Peter Draper: As for the growing role of non-tariff measures, there are various WTO rules for WTO members - Russia is of course now a WTO member. Unfortunately there is some flexibility in interpreting the application of non-tariff measures. Therefore it is a difficult issue to address at a general level, it really comes down to specific cases. The peer review problem could serve a useful purpose in this regard, by highlighting egregious cases and, the flip-side, best practice. More importantly, it is important for member states to understand that it is not in their own interests to introduce these measures because they will interfere with, and harm, their competitiveness. If you are taking steps to undermine your competitiveness by protecting your domestic producers then you are actually inflicting long-term damage on your economy. So the key thing for member states to realize is that protective measures are not in their own interest.
Question: Could investment in infrastructure stimulate wider international cooperation in trade?
Peter Draper: Sure, two levels.
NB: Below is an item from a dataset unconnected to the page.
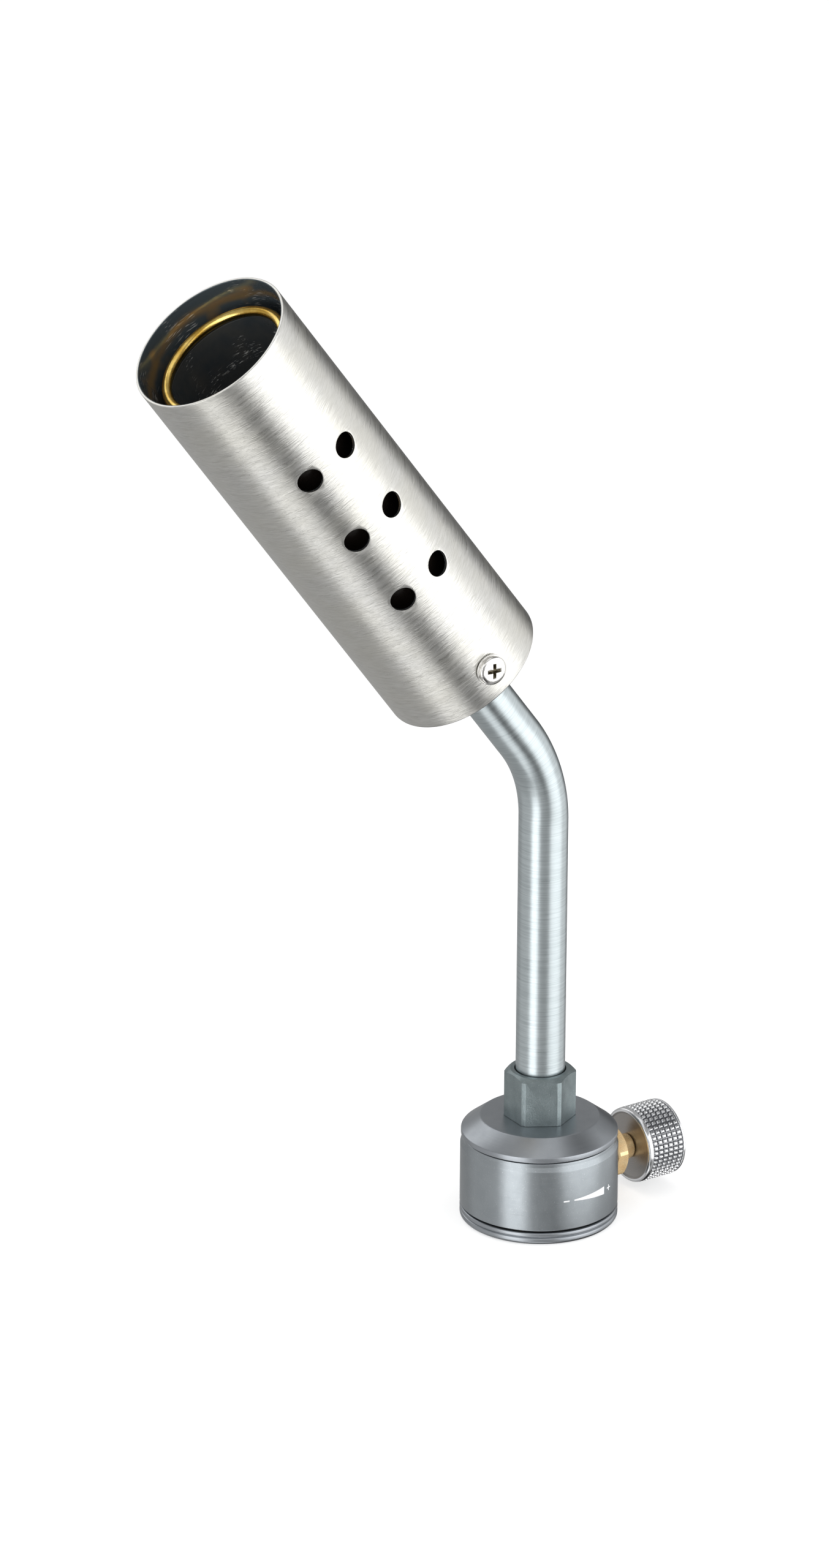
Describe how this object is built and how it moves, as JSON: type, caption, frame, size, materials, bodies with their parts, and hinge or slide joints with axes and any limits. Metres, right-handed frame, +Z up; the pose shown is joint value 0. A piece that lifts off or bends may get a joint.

At the national level countries that invest in infrastructure will be able to export and import more easily and the logistics infrastructure will grow around that. That is good for competitiveness and growth. At the regional level, for example in Africa which is where I come from, there there are many infrastructural deficits that are actually regional in nature. So you also need to invest in regional infrastructure. That will help landlocked countries, for example, to integrate into the global economy.
Question: What is your personal view on Russia's presidency priorities? What could be Russia's input or contribution to G20 agenda?
Peter Draper: Well, I like the fact that the Russian Government has decided to limit the agenda and not to introduce new issues as new issues would be a distraction. The finance track has its own momentum and has been running for a long time now; whoever takes over the G20 presidency inherits that agenda. There's not that much room for innovation so I don't expect too much that would be new from the Russian presidency.
Then on the Sherpa's track I like the core priorities that have been set out: trade, investment, sustainability. Those are the big economic longer-term issues outside the finance track that need to be addressed in order to maintain the global economy. I hope that this focus will be sustained, particularly the focus on trade and especially with Russia have just joined World Trade Organization and seeming to be much more interested in trade issues such as your Customs Union projects for instance. Russia also recently showed leadership in APEC through the deal to liberalize trade in certain environmental goods. I hope this positive momentum can be sustained, and that Russia will not succumb to the allure of ‘intelligent protectionism' as espoused by some.